Infelizmente iniciamos
um Setembro Negro, pois se esvai, em meio as nuvens de gás
lacrimogênio, chuvas de spray de pimenta, saraivada de balas de
borracha e estrondo de bombas de efeito moral, toda a esperança em
uma primavera cívica brasileira.
João Lago.
Administrador, professor e morador do Conjunto Santos Dumont.
Notas:
- Conta a mitologia que Dâmocles quis saber como seria ser rei, vivendo de ser bajulado e desfrutando da boa vida que um governante possui em seu palácio. Um rei tirano chamado Dionísio propôs que Dâmocles experimentasse ser governante e o convidou a sentar-se no trono de rei por um dia. Porém, ao chegar ao palácio e sentar-se no trono, viu um espada pontiaguda pendurada por uma tênue linha apontada para sua cabeça. A espada simboliza que o governante deve temer o ônus pesado que o poder traz consigo.
- O Banco Mercantil do Brasil entrou com recursos contra o INSS pedindo compensações por contribuições previdenciárias que teriam impacto favorável em toda sua folha de pagamento e contra a Receita Federal para redução da alíquota do Confins de 4% para 3%, cabendo a Dias Toffoli avaliar e relatar o mérito do pedido.

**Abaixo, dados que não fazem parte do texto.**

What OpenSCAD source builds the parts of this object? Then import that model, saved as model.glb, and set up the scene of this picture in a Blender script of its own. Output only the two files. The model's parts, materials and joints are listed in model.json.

- Máfia dos Sanguessugas, ou máfia das ambulâncias, foi um escândalo de corrupção acontecido em 2006 com a descoberta de uma quadrilha que desviava dinheiro público destinado à compra de ambulâncias, na qual o ex-deputado federal José Carlos Fonseca Júnior (Zé Carlinhos) foi condenado em primeira instância por peculato e por ferir a lei das licitações.